For more information, please see our most recent CDP responses, covering emissions from 2016 through 2020:

WTE and GHG-Limiting Programs

Although WTE is widely recognized as a source of GHG mitigation, our combustion process results in facility-level GHG emissions that could be subject to cap-and-trade or other laws or regulations designed to limit or reduce GHG emissions. We continue to advocate for consistent treatment of GHG emissions from the waste management sector to ensure that economic signals (e.g., allowance purchase requirements, carbon taxes) align with the relative life-cycle GHG emissions of different waste management options.

In 2021, 3.7% of our total GHG emissions (on an operational + equity interest basis) were subject to a cap-and-trade program. The status of Covanta’s WTE operations in current emissions-limiting programs is as follows:

  • The European Union Emissions Trading Scheme (EU-ETS), the largest and longest running carbon cap-and-trade program, currently excludes WTE from the cap. However, the benefits of WTE are recognized through the concurrent inclusion of WTE in renewable energy programs and the implementation of the landfill directive, which calls for a minimum of 65% of biodegradable waste to be diverted from landfills to alternatives, including recycling, composting, anaerobic digestion and WTE.
  • California’s Global Warming Solutions Act of 2006 (AB 32) seeks to reduce GHG emissions in California to 1990 levels by 2020, through an economy-wide cap-and-trade program.
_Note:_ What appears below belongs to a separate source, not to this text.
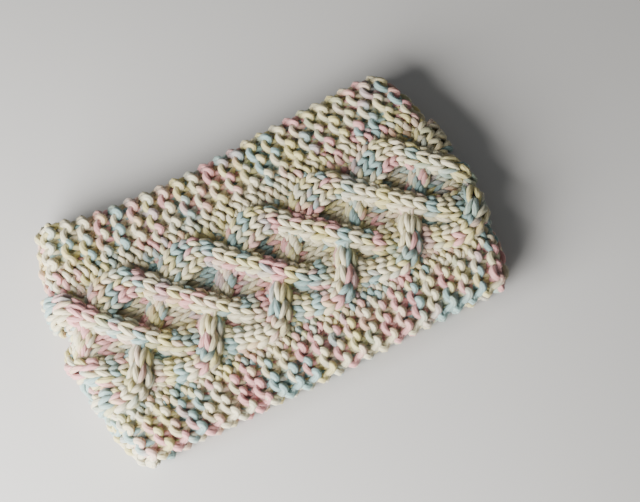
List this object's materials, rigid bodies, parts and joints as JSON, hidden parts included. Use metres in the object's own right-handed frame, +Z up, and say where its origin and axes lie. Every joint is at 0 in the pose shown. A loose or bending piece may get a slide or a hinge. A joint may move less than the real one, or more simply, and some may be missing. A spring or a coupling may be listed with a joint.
{
  "type": "cable knit headband",
  "caption": "Wide ear-warmer headband knitted from chunky yarn as one loop, lying flat in two layers, with a plaited cable between garter stitch edges.",
  "frame": {"origin": "middle of the loop as it lies flat, on the surface that it lies on", "axes": "+X along the flattened loop in the direction of knitting, +Y across its width towards the upper garter edge, +Z up from the surface"},
  "size_m": [0.2434, 0.152, 0.0304],
  "materials": {
    "variegated_yarn": "soft plied chunky yarn, cream with short runs of pale yellow, pink and blue"
  },
  "bodies": {
    "root": {"cable_panel": "variegated_yarn", "garter_edge_upper": "variegated_yarn", "garter_edge_lower": "variegated_yarn"}
  },
  "joints": []
}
As part of the program, WTE facilities are granted a provision for free allowances that reduce the compliance burden.
  • The Regional Greenhouse Gas Initiative (RGGI) is an operating regional cap-and-trade program in the northeastern United States focused on fossil fuel-fired electric generators; it does include WTE facilities. We operate one natural gas-fired boiler at our Niagara facility that is included in the RGGI program.
  • WTE is recognized as a source of credits under the United Nations’ Clean Development Mechanism (CDM), where more than 40 million projects have been registered with a combined annual GHG reduction of 5 million metric tons of CO2e a year.